_What you have to do:_ Scan the lines below for the word "that". Copy each line you find it in.

_Material for this exercise:_
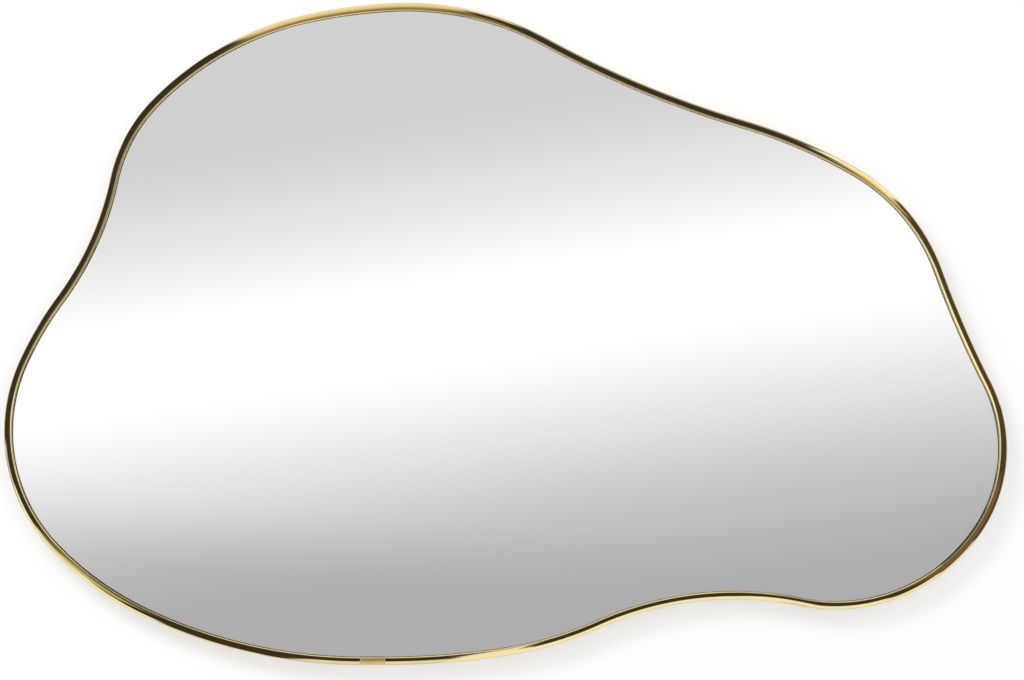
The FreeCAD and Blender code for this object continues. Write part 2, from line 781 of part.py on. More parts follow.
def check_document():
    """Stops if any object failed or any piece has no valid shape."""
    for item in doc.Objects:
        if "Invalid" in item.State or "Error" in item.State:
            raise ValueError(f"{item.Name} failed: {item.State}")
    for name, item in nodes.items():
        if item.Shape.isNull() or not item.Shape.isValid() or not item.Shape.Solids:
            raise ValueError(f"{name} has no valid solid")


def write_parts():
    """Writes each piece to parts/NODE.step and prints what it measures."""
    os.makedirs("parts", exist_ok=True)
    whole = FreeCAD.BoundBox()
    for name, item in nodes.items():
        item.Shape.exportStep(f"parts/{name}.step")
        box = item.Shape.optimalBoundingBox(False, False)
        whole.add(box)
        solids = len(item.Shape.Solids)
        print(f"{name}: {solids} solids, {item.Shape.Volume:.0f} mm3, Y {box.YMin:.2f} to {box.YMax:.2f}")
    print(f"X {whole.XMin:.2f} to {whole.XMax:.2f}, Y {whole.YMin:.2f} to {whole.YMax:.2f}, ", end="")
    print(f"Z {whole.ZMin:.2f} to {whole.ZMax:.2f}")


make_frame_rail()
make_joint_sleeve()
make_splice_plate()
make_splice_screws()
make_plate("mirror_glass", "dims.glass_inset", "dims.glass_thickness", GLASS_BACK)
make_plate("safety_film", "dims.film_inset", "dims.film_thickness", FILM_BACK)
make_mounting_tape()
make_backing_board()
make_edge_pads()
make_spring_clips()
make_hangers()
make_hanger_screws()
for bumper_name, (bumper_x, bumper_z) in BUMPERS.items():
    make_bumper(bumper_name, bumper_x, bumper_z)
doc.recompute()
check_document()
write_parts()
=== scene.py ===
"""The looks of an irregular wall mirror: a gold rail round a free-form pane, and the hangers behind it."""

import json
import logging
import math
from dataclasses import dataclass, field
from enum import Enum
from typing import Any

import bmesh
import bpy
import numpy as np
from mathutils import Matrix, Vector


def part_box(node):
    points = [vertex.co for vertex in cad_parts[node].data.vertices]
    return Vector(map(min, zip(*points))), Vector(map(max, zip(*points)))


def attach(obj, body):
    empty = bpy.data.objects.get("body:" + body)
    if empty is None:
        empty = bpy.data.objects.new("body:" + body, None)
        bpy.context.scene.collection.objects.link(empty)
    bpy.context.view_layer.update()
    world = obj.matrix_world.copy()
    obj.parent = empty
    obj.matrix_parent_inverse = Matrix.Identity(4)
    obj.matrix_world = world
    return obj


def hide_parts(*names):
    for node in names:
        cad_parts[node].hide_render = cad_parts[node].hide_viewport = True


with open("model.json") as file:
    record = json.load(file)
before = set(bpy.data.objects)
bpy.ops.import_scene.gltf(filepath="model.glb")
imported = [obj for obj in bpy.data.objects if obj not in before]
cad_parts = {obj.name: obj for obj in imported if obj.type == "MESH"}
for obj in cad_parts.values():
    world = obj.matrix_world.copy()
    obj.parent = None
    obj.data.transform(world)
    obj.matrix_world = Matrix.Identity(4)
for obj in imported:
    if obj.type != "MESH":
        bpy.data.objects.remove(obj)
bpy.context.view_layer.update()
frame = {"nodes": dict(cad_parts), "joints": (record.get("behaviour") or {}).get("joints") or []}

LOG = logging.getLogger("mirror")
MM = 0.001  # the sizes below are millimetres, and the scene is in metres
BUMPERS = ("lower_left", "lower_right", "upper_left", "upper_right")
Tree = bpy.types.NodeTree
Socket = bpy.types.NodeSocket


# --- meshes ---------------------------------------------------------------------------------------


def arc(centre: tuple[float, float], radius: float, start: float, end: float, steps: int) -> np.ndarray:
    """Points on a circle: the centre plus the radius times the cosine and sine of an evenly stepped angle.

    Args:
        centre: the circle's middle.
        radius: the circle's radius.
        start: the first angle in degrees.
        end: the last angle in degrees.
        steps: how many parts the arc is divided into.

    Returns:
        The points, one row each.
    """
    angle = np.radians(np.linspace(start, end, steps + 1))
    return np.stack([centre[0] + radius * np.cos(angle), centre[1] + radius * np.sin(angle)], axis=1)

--

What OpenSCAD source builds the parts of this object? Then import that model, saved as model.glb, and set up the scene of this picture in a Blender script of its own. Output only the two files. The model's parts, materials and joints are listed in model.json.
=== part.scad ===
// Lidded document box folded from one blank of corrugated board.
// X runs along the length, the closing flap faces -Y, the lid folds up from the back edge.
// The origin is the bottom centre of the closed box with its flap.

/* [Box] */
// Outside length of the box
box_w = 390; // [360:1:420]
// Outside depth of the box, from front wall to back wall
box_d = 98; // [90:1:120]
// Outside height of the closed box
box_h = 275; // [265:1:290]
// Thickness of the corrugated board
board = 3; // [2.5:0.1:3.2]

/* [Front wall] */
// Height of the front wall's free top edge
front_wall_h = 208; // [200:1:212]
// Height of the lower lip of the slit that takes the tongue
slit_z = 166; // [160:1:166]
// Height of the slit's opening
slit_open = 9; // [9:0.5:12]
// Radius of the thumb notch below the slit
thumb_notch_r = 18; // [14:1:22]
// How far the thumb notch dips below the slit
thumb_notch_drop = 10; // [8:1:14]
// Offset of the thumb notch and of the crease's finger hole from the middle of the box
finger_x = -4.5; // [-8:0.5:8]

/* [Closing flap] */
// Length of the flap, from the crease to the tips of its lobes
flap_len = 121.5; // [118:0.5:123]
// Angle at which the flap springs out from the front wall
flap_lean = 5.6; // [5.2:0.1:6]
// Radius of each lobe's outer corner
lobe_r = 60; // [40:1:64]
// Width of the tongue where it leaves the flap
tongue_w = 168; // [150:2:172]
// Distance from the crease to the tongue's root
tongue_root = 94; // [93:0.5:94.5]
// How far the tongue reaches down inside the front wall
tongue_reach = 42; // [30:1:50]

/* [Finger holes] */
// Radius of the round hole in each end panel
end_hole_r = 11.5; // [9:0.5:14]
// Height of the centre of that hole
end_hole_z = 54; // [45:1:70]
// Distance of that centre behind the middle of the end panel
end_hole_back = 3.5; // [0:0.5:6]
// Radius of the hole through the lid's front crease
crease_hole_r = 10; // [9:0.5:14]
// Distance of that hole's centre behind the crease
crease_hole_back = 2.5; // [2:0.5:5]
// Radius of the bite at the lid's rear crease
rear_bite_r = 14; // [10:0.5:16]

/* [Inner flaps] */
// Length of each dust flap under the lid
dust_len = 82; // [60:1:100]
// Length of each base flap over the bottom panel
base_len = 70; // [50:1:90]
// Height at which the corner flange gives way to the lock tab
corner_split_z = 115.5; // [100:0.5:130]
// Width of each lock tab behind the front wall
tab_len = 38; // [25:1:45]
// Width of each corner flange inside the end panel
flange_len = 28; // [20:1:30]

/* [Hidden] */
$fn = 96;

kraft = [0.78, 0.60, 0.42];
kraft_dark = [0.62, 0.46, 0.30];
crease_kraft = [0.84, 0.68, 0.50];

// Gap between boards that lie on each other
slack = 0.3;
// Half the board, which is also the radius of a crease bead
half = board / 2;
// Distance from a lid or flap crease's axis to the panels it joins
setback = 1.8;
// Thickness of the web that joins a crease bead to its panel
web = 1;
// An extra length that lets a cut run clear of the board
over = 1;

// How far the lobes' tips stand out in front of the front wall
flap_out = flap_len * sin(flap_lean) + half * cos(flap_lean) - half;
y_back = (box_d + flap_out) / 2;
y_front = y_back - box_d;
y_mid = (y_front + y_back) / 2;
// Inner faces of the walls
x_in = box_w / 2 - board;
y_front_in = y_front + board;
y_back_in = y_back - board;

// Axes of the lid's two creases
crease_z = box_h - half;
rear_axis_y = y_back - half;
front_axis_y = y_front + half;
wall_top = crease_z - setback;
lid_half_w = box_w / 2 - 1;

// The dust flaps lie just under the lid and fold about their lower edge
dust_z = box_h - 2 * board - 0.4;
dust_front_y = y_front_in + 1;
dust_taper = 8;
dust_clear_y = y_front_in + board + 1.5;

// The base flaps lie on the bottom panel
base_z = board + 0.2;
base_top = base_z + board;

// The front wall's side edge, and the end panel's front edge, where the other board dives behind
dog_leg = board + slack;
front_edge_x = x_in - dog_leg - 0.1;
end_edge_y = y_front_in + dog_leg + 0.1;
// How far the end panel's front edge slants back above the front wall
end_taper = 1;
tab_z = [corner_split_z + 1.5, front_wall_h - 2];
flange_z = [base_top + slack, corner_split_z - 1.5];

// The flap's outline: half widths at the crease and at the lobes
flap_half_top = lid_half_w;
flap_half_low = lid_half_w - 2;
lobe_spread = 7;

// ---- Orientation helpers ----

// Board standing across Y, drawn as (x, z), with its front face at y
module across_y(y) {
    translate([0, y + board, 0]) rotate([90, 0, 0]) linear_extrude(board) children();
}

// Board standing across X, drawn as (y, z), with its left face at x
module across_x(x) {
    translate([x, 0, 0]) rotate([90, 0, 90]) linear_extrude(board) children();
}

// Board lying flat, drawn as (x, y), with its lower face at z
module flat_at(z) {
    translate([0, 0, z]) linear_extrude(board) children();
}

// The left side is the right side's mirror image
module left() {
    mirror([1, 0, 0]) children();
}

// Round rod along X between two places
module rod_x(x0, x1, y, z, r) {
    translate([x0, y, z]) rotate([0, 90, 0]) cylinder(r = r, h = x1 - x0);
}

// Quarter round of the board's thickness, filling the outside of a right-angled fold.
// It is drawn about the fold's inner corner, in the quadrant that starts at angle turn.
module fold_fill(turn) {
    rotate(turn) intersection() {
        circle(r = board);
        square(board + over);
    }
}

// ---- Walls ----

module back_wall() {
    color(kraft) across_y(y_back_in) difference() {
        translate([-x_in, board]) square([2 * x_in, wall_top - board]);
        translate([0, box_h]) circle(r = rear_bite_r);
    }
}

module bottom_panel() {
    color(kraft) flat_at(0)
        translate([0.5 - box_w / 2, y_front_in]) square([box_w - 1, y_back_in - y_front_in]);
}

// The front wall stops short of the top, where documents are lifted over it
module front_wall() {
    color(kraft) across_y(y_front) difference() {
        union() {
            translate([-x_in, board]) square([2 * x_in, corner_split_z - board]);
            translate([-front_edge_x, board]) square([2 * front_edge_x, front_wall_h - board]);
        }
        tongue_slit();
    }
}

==

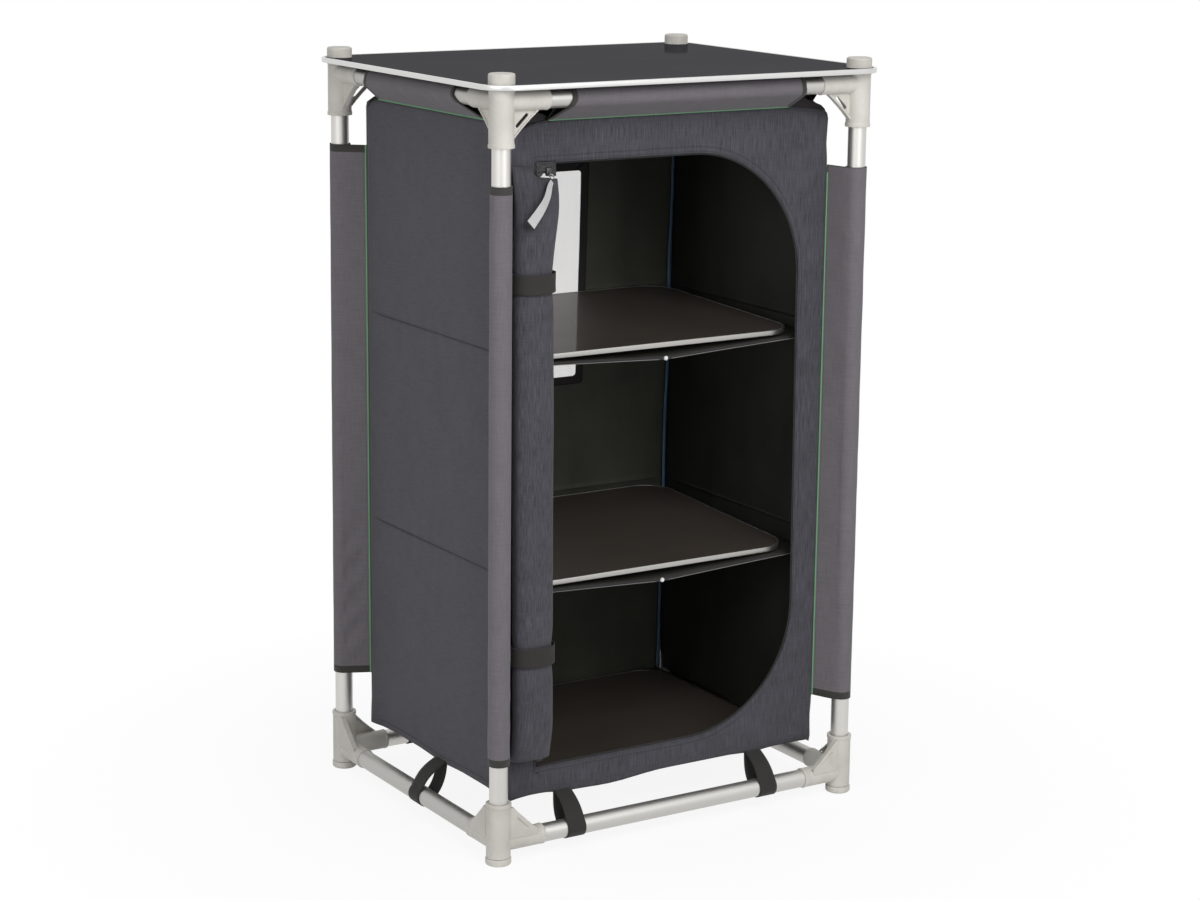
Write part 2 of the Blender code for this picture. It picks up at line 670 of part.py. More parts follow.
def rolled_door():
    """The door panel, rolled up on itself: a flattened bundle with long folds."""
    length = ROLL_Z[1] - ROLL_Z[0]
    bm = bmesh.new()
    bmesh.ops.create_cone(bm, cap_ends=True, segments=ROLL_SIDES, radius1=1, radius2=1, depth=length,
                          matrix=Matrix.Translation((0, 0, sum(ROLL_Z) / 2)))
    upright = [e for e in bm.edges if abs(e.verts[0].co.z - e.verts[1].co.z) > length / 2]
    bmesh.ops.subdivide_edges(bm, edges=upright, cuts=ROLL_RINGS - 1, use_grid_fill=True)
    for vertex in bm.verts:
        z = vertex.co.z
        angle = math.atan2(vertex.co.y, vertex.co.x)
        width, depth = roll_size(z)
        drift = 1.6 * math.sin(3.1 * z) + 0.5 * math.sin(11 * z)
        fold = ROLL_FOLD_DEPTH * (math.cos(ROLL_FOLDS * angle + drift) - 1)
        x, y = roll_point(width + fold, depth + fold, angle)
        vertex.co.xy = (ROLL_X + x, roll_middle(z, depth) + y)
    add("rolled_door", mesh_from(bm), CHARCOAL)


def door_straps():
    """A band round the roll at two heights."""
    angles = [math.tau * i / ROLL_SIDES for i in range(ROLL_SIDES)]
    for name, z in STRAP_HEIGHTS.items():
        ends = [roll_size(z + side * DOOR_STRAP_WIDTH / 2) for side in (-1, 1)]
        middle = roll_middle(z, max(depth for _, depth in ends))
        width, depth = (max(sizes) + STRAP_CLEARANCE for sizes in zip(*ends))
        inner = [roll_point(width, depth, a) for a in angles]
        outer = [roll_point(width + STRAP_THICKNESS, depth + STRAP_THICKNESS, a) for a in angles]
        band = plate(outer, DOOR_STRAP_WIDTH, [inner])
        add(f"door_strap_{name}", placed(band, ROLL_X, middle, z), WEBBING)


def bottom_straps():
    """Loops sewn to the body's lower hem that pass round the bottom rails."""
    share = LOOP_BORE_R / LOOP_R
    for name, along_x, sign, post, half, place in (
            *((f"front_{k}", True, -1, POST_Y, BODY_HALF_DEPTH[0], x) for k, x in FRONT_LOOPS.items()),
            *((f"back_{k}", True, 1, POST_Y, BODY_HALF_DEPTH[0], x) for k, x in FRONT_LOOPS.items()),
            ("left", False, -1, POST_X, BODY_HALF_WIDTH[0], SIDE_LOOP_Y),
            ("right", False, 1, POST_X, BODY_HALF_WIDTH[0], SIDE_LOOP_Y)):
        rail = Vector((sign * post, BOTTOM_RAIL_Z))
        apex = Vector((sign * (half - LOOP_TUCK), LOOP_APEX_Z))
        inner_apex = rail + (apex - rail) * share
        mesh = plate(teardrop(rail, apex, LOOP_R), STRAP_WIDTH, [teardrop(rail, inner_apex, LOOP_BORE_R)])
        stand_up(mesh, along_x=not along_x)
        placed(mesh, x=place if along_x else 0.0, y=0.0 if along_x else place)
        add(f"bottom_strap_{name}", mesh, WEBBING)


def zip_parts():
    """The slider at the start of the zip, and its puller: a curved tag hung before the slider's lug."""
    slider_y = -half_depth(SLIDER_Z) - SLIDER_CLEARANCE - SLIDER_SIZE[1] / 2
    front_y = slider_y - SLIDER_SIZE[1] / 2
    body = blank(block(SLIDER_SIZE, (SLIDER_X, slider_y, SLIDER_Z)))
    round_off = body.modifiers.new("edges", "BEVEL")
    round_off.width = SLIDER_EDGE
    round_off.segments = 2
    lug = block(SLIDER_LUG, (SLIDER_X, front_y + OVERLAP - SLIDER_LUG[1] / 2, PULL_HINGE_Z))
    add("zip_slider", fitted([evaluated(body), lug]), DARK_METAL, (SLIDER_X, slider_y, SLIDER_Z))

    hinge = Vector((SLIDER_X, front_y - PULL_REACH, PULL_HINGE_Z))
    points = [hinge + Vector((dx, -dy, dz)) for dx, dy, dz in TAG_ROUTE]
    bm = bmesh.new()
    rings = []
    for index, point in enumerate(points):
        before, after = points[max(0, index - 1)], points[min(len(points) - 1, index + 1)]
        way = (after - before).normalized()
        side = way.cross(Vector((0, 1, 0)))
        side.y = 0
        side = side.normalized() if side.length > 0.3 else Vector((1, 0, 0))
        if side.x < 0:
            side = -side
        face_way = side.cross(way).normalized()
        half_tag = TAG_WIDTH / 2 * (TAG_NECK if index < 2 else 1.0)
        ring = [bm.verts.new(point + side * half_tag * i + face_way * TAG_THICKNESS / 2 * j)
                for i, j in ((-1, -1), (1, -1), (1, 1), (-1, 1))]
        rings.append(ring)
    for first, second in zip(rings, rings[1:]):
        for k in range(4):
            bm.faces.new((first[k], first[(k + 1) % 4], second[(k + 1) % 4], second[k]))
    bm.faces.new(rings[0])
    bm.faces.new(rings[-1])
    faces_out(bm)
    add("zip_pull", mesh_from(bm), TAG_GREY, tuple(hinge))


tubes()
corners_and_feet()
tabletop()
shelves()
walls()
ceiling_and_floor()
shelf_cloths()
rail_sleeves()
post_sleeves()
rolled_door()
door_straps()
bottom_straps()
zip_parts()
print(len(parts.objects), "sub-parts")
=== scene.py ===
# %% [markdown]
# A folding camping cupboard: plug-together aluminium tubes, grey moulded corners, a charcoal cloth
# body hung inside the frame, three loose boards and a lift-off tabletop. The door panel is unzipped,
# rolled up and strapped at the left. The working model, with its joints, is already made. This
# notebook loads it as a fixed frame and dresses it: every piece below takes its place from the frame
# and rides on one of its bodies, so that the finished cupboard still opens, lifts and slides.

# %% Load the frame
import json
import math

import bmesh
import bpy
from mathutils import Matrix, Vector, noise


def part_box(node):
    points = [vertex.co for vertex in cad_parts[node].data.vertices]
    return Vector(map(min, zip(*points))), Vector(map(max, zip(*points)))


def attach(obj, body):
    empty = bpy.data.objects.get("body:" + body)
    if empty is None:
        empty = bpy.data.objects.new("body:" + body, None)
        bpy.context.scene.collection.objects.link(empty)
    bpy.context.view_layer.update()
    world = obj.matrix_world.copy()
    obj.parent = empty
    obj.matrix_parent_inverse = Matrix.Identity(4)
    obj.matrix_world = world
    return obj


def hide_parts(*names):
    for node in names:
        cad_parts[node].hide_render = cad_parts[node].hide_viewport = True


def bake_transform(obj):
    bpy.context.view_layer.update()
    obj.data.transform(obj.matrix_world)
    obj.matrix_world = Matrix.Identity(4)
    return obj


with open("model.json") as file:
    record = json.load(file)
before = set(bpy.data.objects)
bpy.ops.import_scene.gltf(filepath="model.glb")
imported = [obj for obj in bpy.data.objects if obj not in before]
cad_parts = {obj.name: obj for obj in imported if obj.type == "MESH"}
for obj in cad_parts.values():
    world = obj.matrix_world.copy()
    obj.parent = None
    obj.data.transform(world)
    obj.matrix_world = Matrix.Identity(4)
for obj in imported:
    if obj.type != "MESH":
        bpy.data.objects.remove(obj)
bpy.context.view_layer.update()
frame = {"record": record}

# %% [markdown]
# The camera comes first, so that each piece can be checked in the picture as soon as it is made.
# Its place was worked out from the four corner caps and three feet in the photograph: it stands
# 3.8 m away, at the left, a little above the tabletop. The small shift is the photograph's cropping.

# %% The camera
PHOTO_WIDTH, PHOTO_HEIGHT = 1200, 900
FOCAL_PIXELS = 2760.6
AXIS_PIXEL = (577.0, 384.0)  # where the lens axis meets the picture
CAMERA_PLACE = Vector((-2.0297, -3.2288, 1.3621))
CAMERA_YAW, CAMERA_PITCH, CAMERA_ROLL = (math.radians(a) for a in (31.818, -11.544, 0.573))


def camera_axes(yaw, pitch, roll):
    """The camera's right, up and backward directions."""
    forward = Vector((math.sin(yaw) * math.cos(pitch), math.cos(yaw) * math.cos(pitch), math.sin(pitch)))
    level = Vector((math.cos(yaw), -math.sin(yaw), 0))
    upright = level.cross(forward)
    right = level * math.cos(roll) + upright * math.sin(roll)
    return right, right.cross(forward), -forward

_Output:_
What OpenSCAD source builds the parts of this object? Then import that model, saved as model.glb, and set up the scene of this picture in a Blender script of its own. Output only the two files. The model's parts, materials and joints are listed in model.json.
// Height of the lower lip of the slit that takes the tongue
// Height of the centre of that hole
// Distance of that centre behind the middle of the end panel
// Distance of that hole's centre behind the crease
// Gap between boards that lie on each other
// Thickness of the web that joins a crease bead to its panel
// An extra length that lets a cut run clear of the board
// It is drawn about the fold's inner corner, in the quadrant that starts at angle turn.
    """Loops sewn to the body's lower hem that pass round the bottom rails."""
# and rides on one of its bodies, so that the finished cupboard still opens, lifts and slides.
# The camera comes first, so that each piece can be checked in the picture as soon as it is made.